L’arrivée de l’automne commence toutefois à se faire sentir, admet-il. Déjà, pour la semaine prochaine, il constate qu’il y a moins de réservations. « C’est sûr que quand je regarde mes réservations de la semaine prochaine avec la rentrée, je vois déjà un petit recul, une petite baisse si je compare à ce qu’on a vécu depuis la réouverture des restaurants. »

PHOTO MARCO CAMPANOZZI, LA PRESSE

Victor Afonso, copropriétaire du restaurant Tapeo

C’est sûr que la rentrée va nous toucher, comme elle nous touche toutes les années. Mais je pense que cette année, on est juste plus fragiles. On a moins de places, on a trois mois à rattraper.

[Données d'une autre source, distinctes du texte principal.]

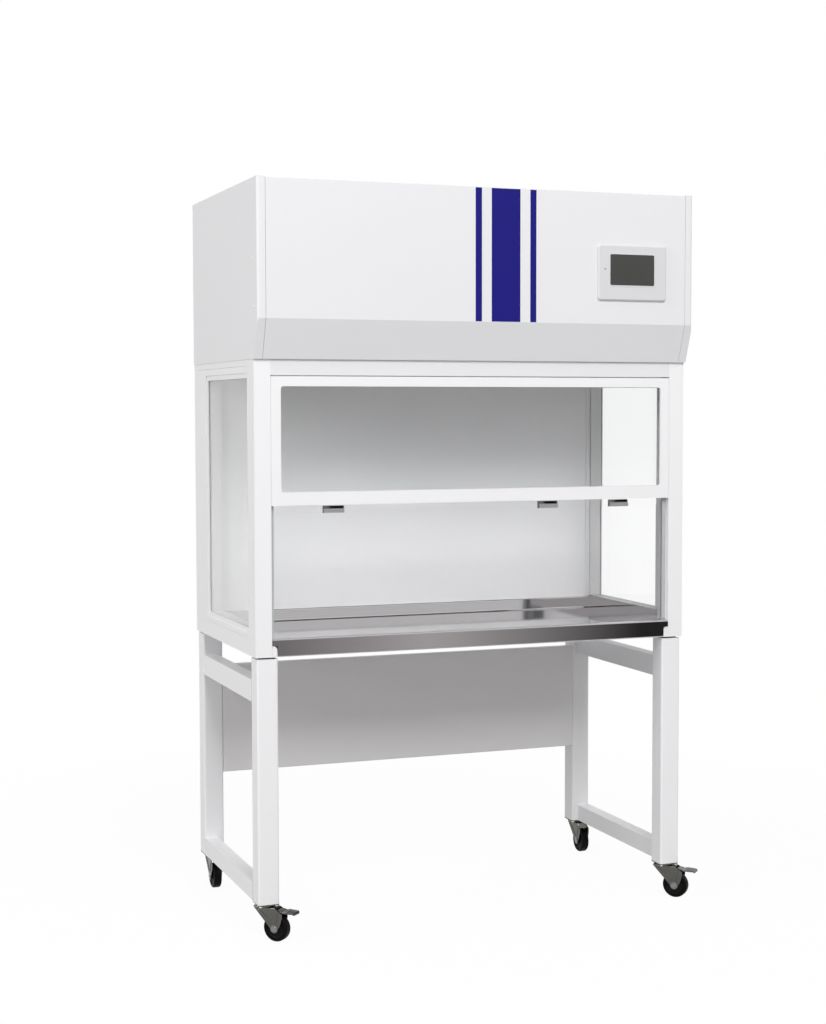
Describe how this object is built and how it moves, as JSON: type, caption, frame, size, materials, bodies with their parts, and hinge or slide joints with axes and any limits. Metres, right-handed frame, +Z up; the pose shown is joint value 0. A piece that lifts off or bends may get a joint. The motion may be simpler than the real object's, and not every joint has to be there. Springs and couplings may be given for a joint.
{
  "type": "laminar flow hood",
  "caption": "Laminar flow hood on a castered stand: glazed cabinet with sliding sash and steel work tray under a fan and filter canopy with a hinged fascia and touch panel.",
  "frame": {"origin": "on the floor under the middle of the overall box", "axes": "+X to the user's right, +Y to the rear, +Z up"},
  "size_m": [1.3504, 0.727, 2.071],
  "materials": {
    "white_coat": "satin powder coat",
    "interior_coat": "satin",
    "stainless": "polished",
    "clear_glass": "clear",
    "grey_plastic": "matte",
    "dark_rubber": "matte",
    "zinc_steel": "zinc plated",
    "bright_steel": "polished",
    "black_wheel": "satin",
    "blue_stripe": "printed film",
    "bezel_plastic": "satin",
    "dark_screen": "gloss",
    "lamp_glass": "opal",
    "uv_glass": "clear",
    "filter_frame": "mill",
    "impeller_black": "matte",
    "filter_cloth": "matte",
    "black_plastic": "matte"
  },
  "bodies": {
    "cabinet": {"back_wall": "interior_coat", "base_pan": "white_coat", "canopy_shell": "white_coat", "ceiling_frame": "white_coat", "diffuser": "filter_frame", "end_cap_screws": "bright_steel", "fan_deck": "filter_frame", "fascia_hinge": "bright_steel", "front_header": "white_coat", "front_left_plate": "zinc_steel", "front_right_plate": "zinc_steel", "front_window_frame": "white_coat", "front_window_pane": "clear_glass", "hepa_filter": "filter_frame", "lamp_batten": "white_coat", "lamp_tube": "lamp_glass", "left_end_cap": "white_coat", "left_sash_guide": "grey_plastic", "left_side_frame": "white_coat", "left_wall": "white_coat", "left_window_frame": "white_coat", "left_window_pane": "clear_glass", "modesty_panel": "white_coat", "motor": "filter_frame", "power_inlet": "black_plastic", "prefilter_frame": "filter_frame", "prefilter_pad": "filter_cloth", "rear_left_plate": "zinc_steel", "rear_panel": "interior_coat", "rear_right_plate": "zinc_steel", "right_end_cap": "white_coat", "right_sash_guide": "grey_plastic", "right_side_frame": "white_coat", "right_wall": "white_coat", "right_window_frame": "white_coat", "right_window_pane": "clear_glass", "stand_pads": "dark_rubber", "uv_tube": "uv_glass", "work_tray": "stainless"},
    "front_left_swivel": {"front_left_fork": "zinc_steel", "front_left_axle": "bright_steel"},
    "front_left_roll": {"front_left_wheel": "black_wheel"},
    "front_left_brake": {"front_left_pedal": "zinc_steel"},
    "front_right_swivel": {"front_right_fork": "zinc_steel", "front_right_axle": "bright_steel"},
    "front_right_roll": {"front_right_wheel": "black_wheel"},
    "front_right_brake": {"front_right_pedal": "zinc_steel"},
    "rear_left_swivel": {"rear_left_fork": "zinc_steel", "rear_left_axle": "bright_steel"},
    "rear_left_roll": {"rear_left_wheel": "black_wheel"},
    "rear_right_swivel": {"rear_right_fork": "zinc_steel", "rear_right_axle": "bright_steel"},
    "rear_right_roll": {"rear_right_wheel": "black_wheel"},
    "sash": {"sash_pane": "clear_glass", "sash_grips": "grey_plastic"},
    "fascia": {"fascia_door": "white_coat", "fascia_stripes": "blue_stripe", "touch_bezel": "bezel_plastic", "touch_screen": "dark_screen"},
    "rotor": {"impeller": "impeller_black"}
  },
  "joints": [
    {"name": "front_left_swivel", "type": "hinge", "parent": "cabinet", "child": "front_left_swivel", "pos_m": [-0.63736, -0.276, 0.095], "axis": [0, 0, 1], "continuous": true},
    {"name": "front_left_roll", "type": "hinge", "parent": "front_left_swivel", "child": "front_left_roll", "pos_m": [-0.61394, -0.30201, 0.0375], "axis": [0.7431, 0.6691, 0], "continuous": true},
    {"name": "front_left_brake", "type": "hinge", "parent": "front_left_swivel", "child": "front_left_brake", "pos_m": [-0.60658, -0.31018, 0.084], "axis": [0.7431, 0.6691, 0], "range_deg": [0, 12]},
    {"name": "front_right_swivel", "type": "hinge", "parent": "cabinet", "child": "front_right_swivel", "pos_m": [0.59864, -0.276, 0.095], "axis": [0, 0, 1], "continuous": true},
    {"name": "front_right_roll", "type": "hinge", "parent": "front_right_swivel", "child": "front_right_roll", "pos_m": [0.62206, -0.30201, 0.0375], "axis": [0.7431, 0.6691, 0], "continuous": true},
    {"name": "front_right_brake", "type": "hinge", "parent": "front_right_swivel", "child": "front_right_brake", "pos_m": [0.62942, -0.31018, 0.084], "axis": [0.7431, 0.6691, 0], "range_deg": [0, 12]},
    {"name": "rear_left_swivel", "type": "hinge", "parent": "cabinet", "child": "rear_left_swivel", "pos_m": [-0.63736, 0.328, 0.095], "axis": [0, 0, 1], "continuous": true},
    {"name": "rear_left_roll", "type": "hinge", "parent": "rear_left_swivel", "child": "rear_left_roll", "pos_m": [-0.63736, 0.293, 0.0375], "axis": [1, 0, 0], "continuous": true},
    {"name": "rear_right_swivel", "type": "hinge", "parent": "cabinet", "child": "rear_right_swivel", "pos_m": [0.59864, 0.328, 0.095], "axis": [0, 0, 1], "continuous": true},
    {"name": "rear_right_roll", "type": "hinge", "parent": "rear_right_swivel", "child": "rear_right_roll", "pos_m": [0.59864, 0.293, 0.0375], "axis": [1, 0, 0], "continuous": true},
    {"name": "sash_slide", "type": "slide", "parent": "cabinet", "child": "sash", "axis": [0, 0, 1], "range_m": [-0.33, 0]},
    {"name": "fascia_hinge", "type": "hinge", "parent": "cabinet", "child": "fascia", "pos_m": [-0.01936, -0.349, 2.063], "axis": [-1, 0, 0], "range_deg": [0, 80]},
    {"name": "rotor_spin", "type": "hinge", "parent": "cabinet", "child": "rotor", "pos_m": [-0.01936, 0.021, 1.83], "axis": [0, 0, 1], "continuous": true}
  ]
}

Victor Afonso, copropriétaire du restaurant Tapeo

Inquiétudes des clients

En plus de voir leur capacité d’accueil réduite, des restaurateurs se disent conscients que certains de leurs clients ne seront pas à l’aise de s’attabler en salle à manger avec des portes et des fenêtres fermées. « Je dois avouer que j’ai hâte de voir la réaction des clients parce que, maintenant, on garde toutes les portes ouvertes, à l’intérieur, c’est très aéré », raconte Maxime Saine, copropriétaire du restaurant Leméac, dans Outremont.

« Déjà, les gens vont beaucoup sur la terrasse, rappelle-t-il. Il y a des clients qui ne sont pas à l’aise d’être à l’intérieur même si toutes les portes sont ouvertes. Alors j’imagine que quand tout va être fermé, il y a des gens qui vont s’abstenir d’aller au restaurant. »

Pour ce qui est d’un retour à la « normale » permettant d’ouvrir à plein rendement, les restaurateurs ne se bercent pas d’illusions. La plupart espèrent que l’été prochain sonnera le début d’une nouvelle ère. « On espère que, l’été prochain, ça va bien aller, dit Marc-André Royal. Mais là, on n’a aucun signe que ça va bouger [en ce qui concerne les deux mètres]. En théorie, on ne s’en va pas dans une belle saison. »

« J’espère que pour l’été prochain, je pourrai mettre mes lunettes roses et dire qu’on va revenir à un simili équilibre », ajoute pour sa part Alex Desbiens.